----- Dataset -----

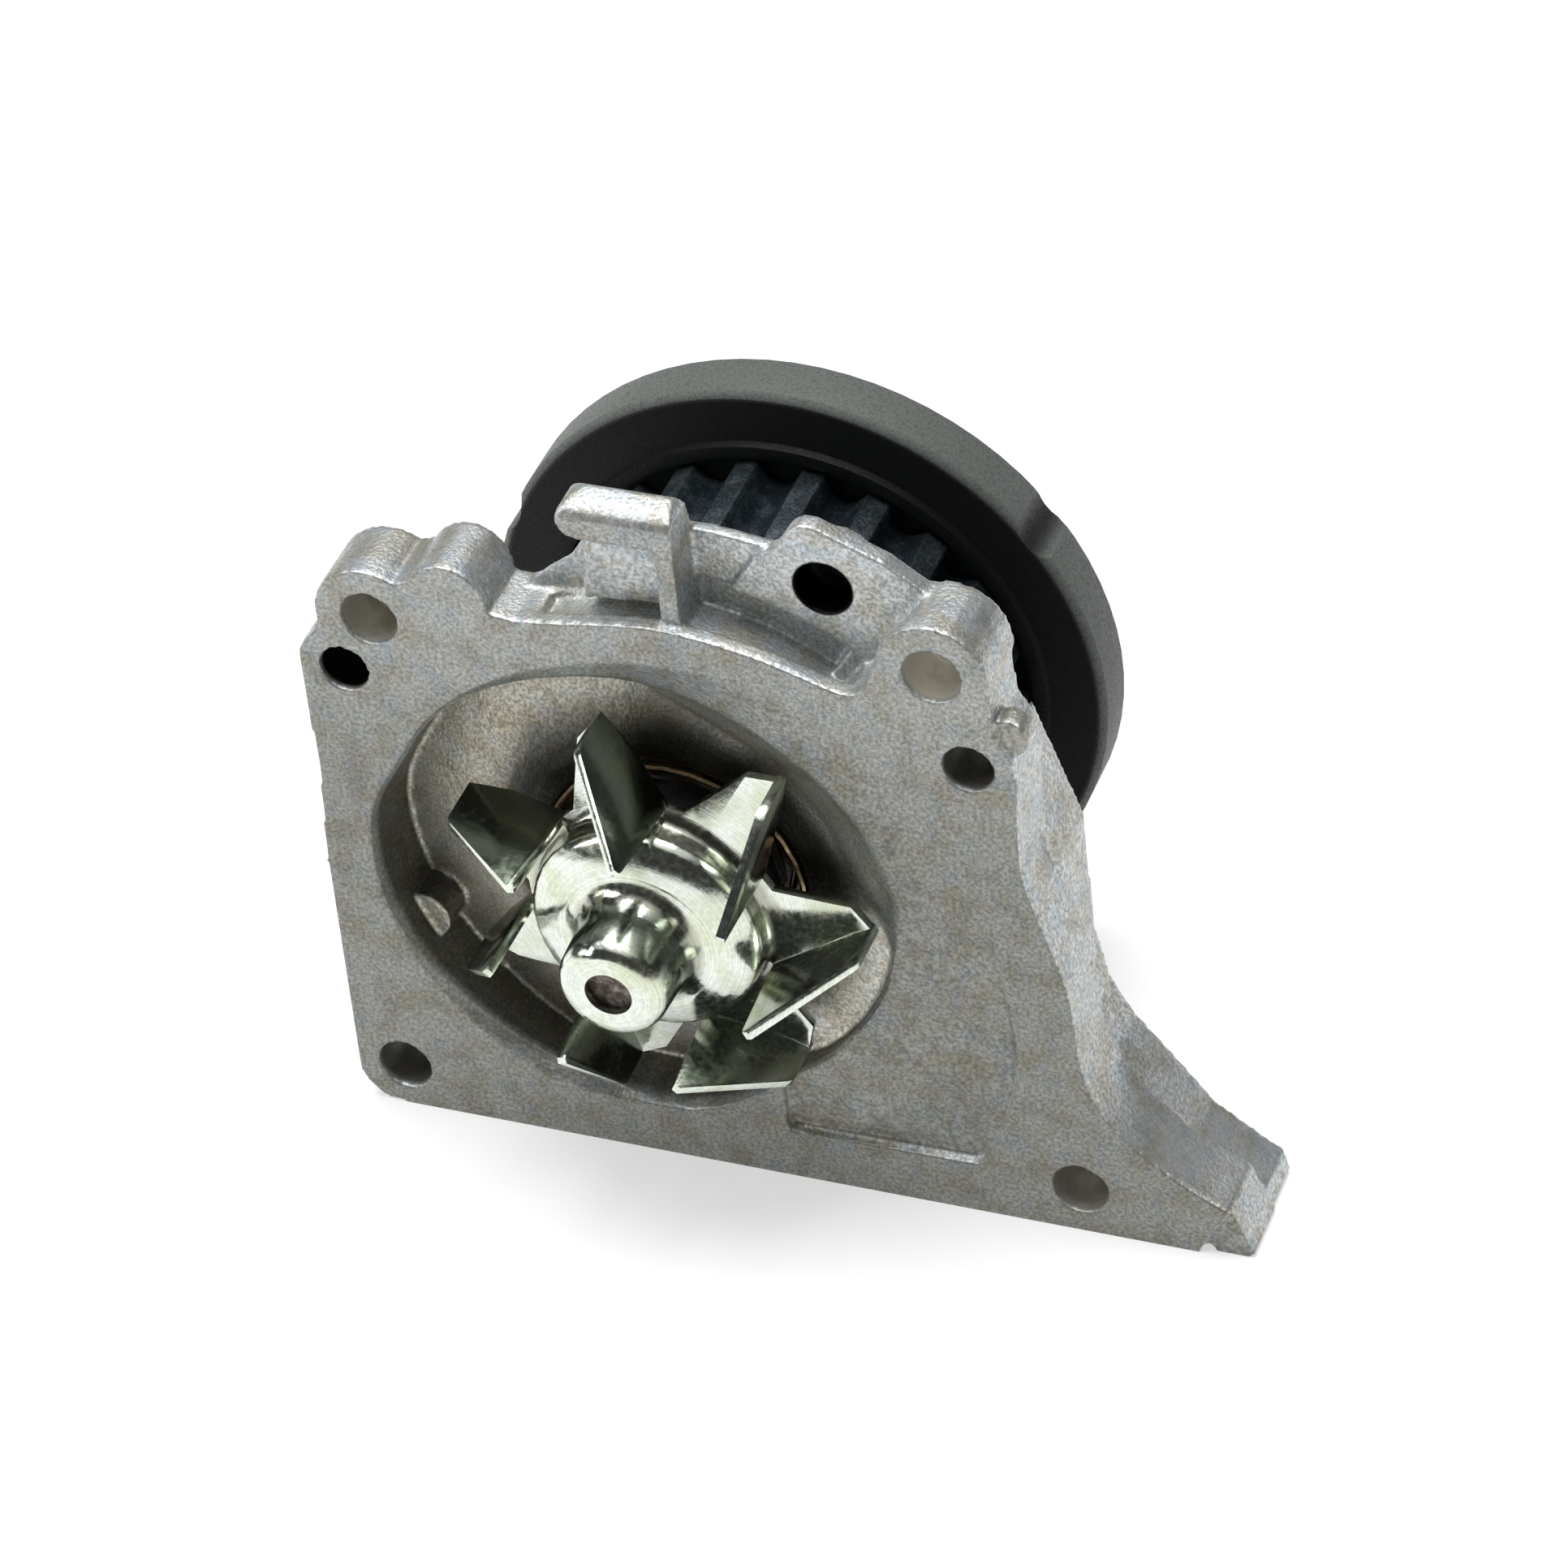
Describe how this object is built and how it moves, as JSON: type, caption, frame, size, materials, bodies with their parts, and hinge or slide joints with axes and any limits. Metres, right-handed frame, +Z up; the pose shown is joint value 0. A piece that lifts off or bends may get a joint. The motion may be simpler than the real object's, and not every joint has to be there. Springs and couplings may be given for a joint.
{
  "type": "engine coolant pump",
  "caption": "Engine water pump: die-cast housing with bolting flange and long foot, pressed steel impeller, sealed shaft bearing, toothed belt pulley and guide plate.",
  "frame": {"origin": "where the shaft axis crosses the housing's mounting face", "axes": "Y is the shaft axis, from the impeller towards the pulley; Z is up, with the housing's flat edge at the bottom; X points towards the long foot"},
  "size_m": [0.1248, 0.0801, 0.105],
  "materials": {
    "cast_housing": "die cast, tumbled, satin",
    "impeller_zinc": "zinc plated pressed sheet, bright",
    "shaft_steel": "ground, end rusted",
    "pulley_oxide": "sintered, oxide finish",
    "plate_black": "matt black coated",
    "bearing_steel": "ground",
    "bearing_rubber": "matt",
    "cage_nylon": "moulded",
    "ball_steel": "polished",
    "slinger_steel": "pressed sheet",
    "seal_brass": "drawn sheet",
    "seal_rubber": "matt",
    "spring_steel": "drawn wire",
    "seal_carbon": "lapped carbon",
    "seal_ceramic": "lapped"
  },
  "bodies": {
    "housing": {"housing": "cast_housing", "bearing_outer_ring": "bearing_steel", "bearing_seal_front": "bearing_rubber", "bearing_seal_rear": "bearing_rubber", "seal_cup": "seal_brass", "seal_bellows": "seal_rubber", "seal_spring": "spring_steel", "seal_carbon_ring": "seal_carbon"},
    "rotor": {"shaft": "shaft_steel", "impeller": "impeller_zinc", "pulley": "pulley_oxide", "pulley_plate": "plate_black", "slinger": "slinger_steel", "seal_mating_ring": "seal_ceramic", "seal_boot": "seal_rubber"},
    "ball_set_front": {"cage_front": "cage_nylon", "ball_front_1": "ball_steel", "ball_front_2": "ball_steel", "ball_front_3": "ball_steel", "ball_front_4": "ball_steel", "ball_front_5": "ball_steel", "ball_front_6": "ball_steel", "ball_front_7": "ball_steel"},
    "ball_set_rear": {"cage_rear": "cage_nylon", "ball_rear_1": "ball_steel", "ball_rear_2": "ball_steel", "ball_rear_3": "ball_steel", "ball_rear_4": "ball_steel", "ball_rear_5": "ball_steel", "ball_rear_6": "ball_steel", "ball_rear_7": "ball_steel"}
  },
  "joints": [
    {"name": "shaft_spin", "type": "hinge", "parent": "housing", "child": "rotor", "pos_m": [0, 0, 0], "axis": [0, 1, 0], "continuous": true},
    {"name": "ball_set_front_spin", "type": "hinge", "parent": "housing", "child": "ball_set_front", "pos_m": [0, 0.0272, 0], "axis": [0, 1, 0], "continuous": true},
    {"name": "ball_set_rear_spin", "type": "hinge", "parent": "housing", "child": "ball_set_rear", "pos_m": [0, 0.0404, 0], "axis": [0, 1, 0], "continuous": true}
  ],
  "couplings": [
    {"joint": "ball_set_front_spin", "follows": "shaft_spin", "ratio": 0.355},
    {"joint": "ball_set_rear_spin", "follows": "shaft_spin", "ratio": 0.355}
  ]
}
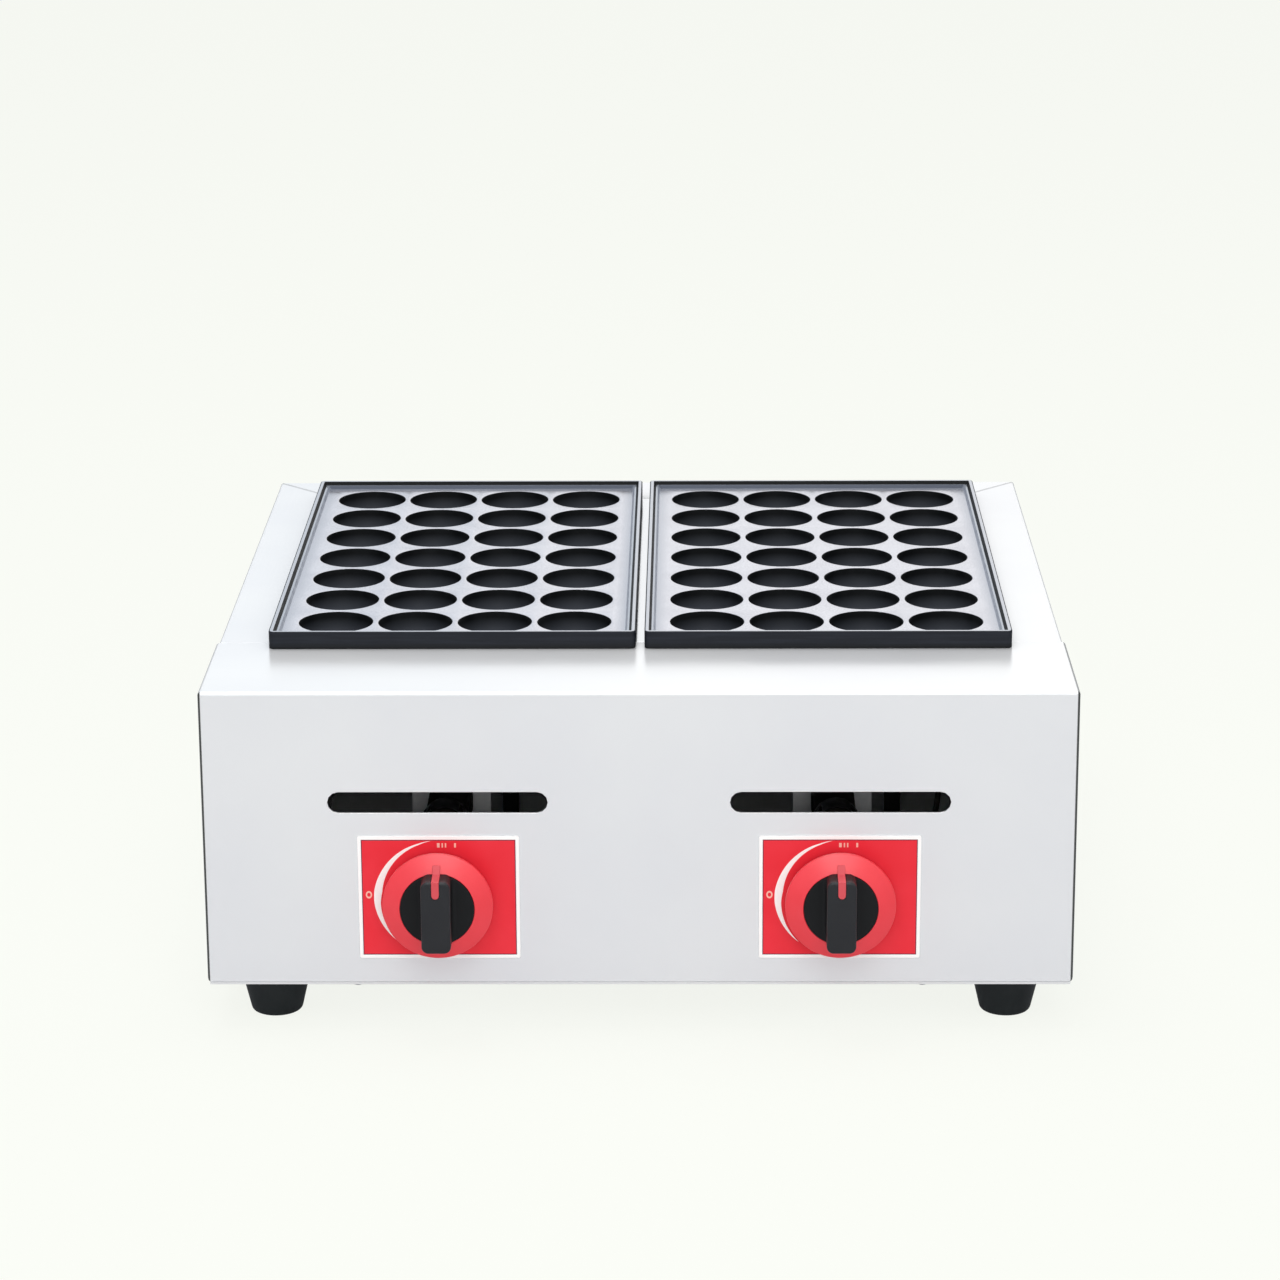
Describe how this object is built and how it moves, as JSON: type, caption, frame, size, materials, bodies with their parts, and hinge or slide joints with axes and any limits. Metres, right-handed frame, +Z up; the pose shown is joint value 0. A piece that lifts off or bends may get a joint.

-----

Requirement: Reproduce each record exactly, leaving nothing out.

Answer to the exercise:
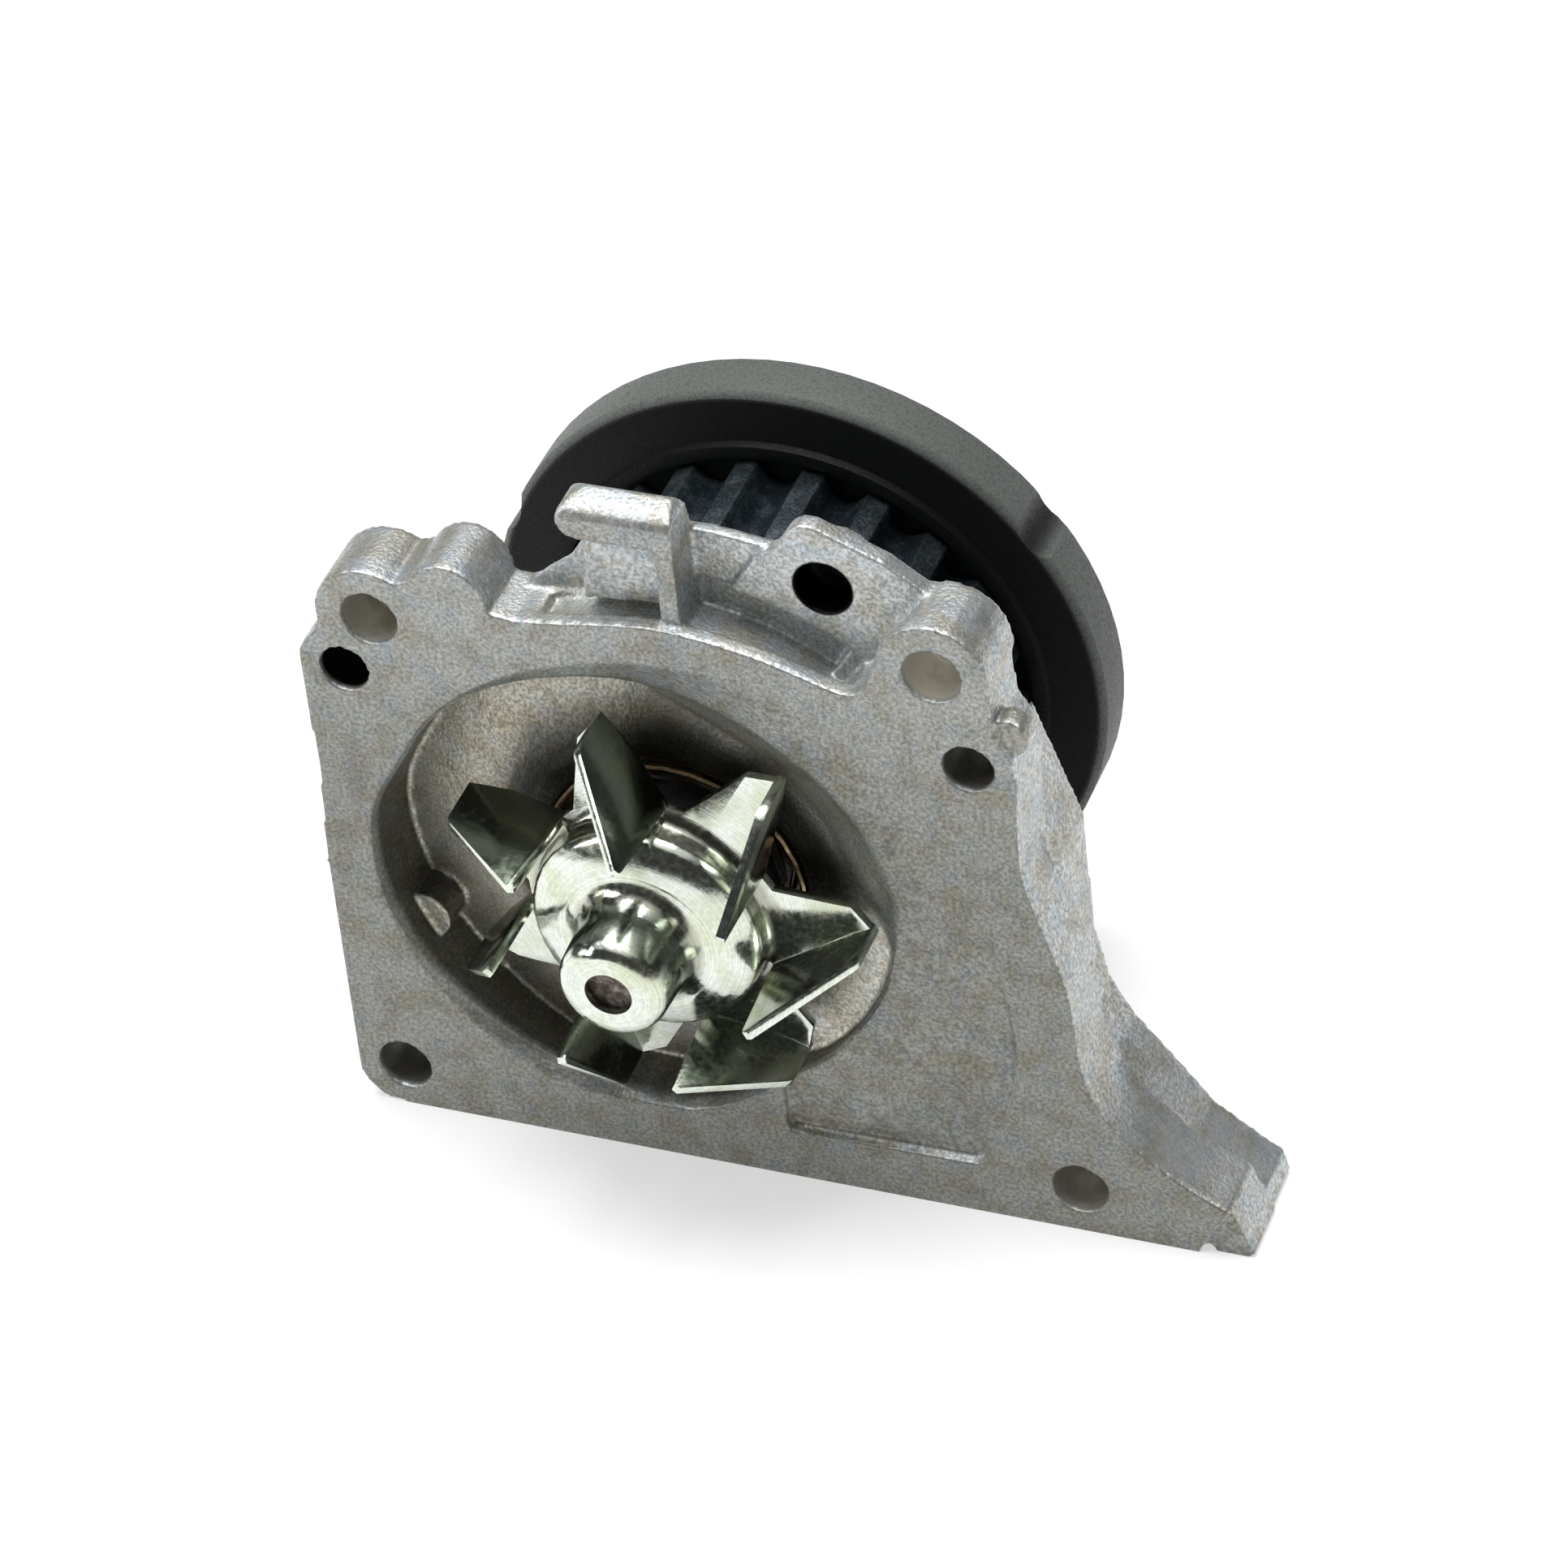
Describe how this object is built and how it moves, as JSON: type, caption, frame, size, materials, bodies with their parts, and hinge or slide joints with axes and any limits. Metres, right-handed frame, +Z up; the pose shown is joint value 0. A piece that lifts off or bends may get a joint. The motion may be simpler than the real object's, and not every joint has to be there. Springs and couplings may be given for a joint.
{
  "type": "engine coolant pump",
  "caption": "Engine water pump: die-cast housing with bolting flange and long foot, pressed steel impeller, sealed shaft bearing, toothed belt pulley and guide plate.",
  "frame": {"origin": "where the shaft axis crosses the housing's mounting face", "axes": "Y is the shaft axis, from the impeller towards the pulley; Z is up, with the housing's flat edge at the bottom; X points towards the long foot"},
  "size_m": [0.1248, 0.0801, 0.105],
  "materials": {
    "cast_housing": "die cast, tumbled, satin",
    "impeller_zinc": "zinc plated pressed sheet, bright",
    "shaft_steel": "ground, end rusted",
    "pulley_oxide": "sintered, oxide finish",
    "plate_black": "matt black coated",
    "bearing_steel": "ground",
    "bearing_rubber": "matt",
    "cage_nylon": "moulded",
    "ball_steel": "polished",
    "slinger_steel": "pressed sheet",
    "seal_brass": "drawn sheet",
    "seal_rubber": "matt",
    "spring_steel": "drawn wire",
    "seal_carbon": "lapped carbon",
    "seal_ceramic": "lapped"
  },
  "bodies": {
    "housing": {"housing": "cast_housing", "bearing_outer_ring": "bearing_steel", "bearing_seal_front": "bearing_rubber", "bearing_seal_rear": "bearing_rubber", "seal_cup": "seal_brass", "seal_bellows": "seal_rubber", "seal_spring": "spring_steel", "seal_carbon_ring": "seal_carbon"},
    "rotor": {"shaft": "shaft_steel", "impeller": "impeller_zinc", "pulley": "pulley_oxide", "pulley_plate": "plate_black", "slinger": "slinger_steel", "seal_mating_ring": "seal_ceramic", "seal_boot": "seal_rubber"},
    "ball_set_front": {"cage_front": "cage_nylon", "ball_front_1": "ball_steel", "ball_front_2": "ball_steel", "ball_front_3": "ball_steel", "ball_front_4": "ball_steel", "ball_front_5": "ball_steel", "ball_front_6": "ball_steel", "ball_front_7": "ball_steel"},
    "ball_set_rear": {"cage_rear": "cage_nylon", "ball_rear_1": "ball_steel", "ball_rear_2": "ball_steel", "ball_rear_3": "ball_steel", "ball_rear_4": "ball_steel", "ball_rear_5": "ball_steel", "ball_rear_6": "ball_steel", "ball_rear_7": "ball_steel"}
  },
  "joints": [
    {"name": "shaft_spin", "type": "hinge", "parent": "housing", "child": "rotor", "pos_m": [0, 0, 0], "axis": [0, 1, 0], "continuous": true},
    {"name": "ball_set_front_spin", "type": "hinge", "parent": "housing", "child": "ball_set_front", "pos_m": [0, 0.0272, 0], "axis": [0, 1, 0], "continuous": true},
    {"name": "ball_set_rear_spin", "type": "hinge", "parent": "housing", "child": "ball_set_rear", "pos_m": [0, 0.0404, 0], "axis": [0, 1, 0], "continuous": true}
  ],
  "couplings": [
    {"joint": "ball_set_front_spin", "follows": "shaft_spin", "ratio": 0.355},
    {"joint": "ball_set_rear_spin", "follows": "shaft_spin", "ratio": 0.355}
  ]
}
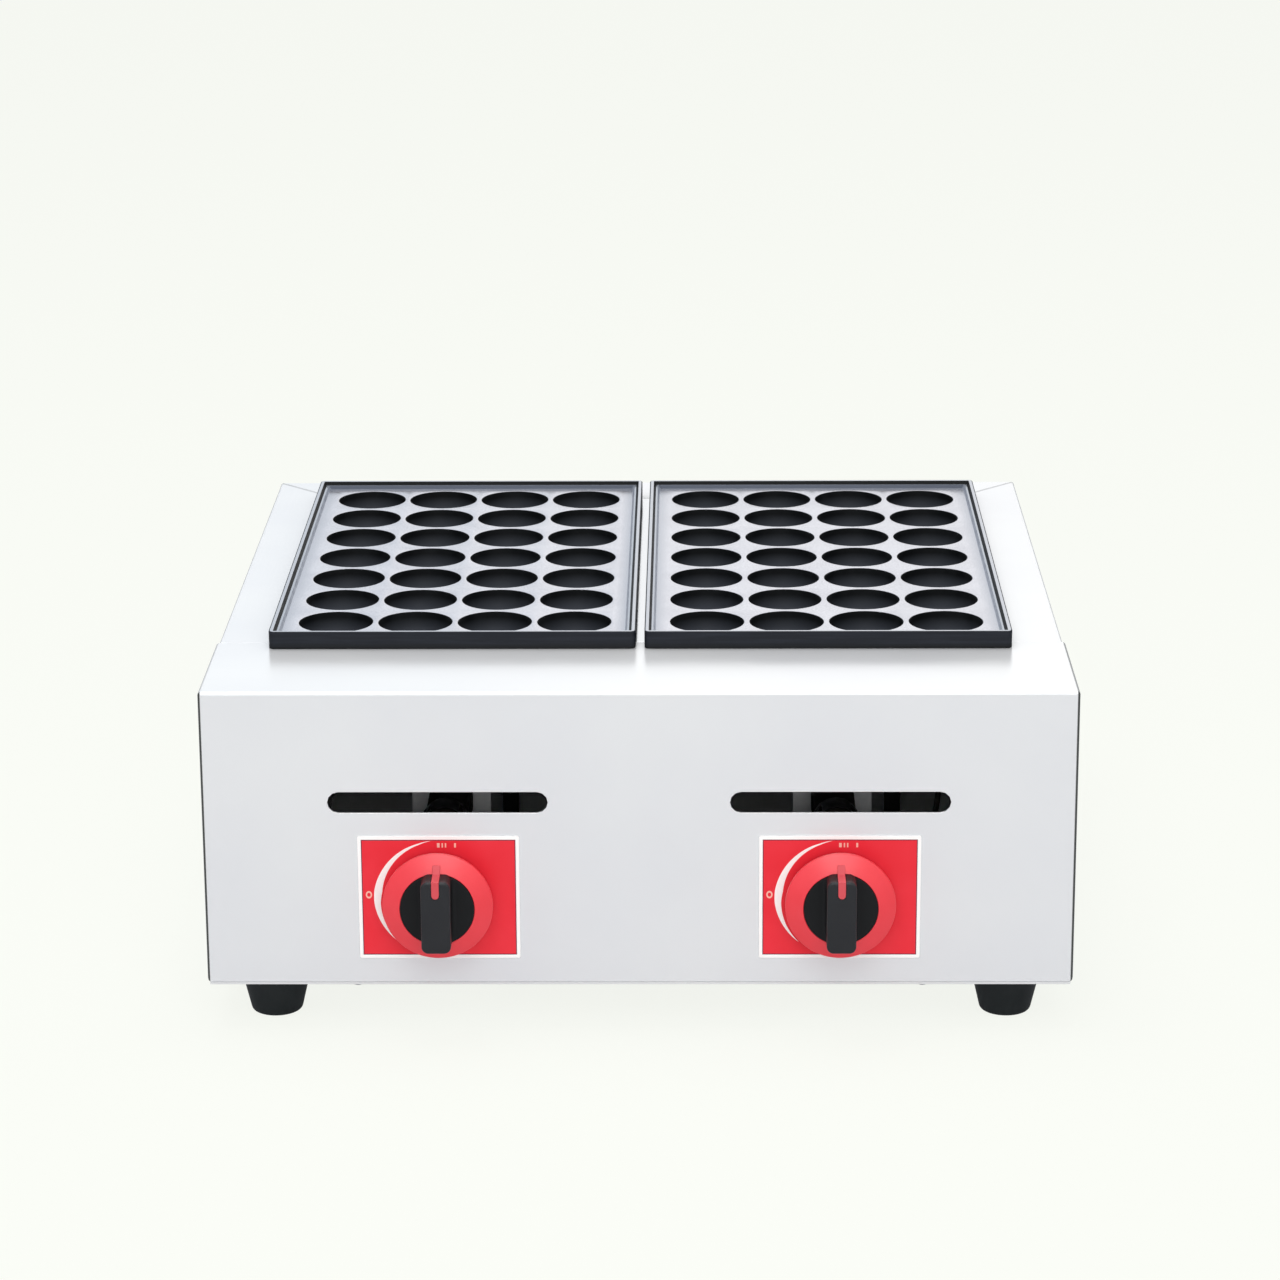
Describe how this object is built and how it moves, as JSON: type, caption, frame, size, materials, bodies with their parts, and hinge or slide joints with axes and any limits. Metres, right-handed frame, +Z up; the pose shown is joint value 0. A piece that lifts off or bends may get a joint.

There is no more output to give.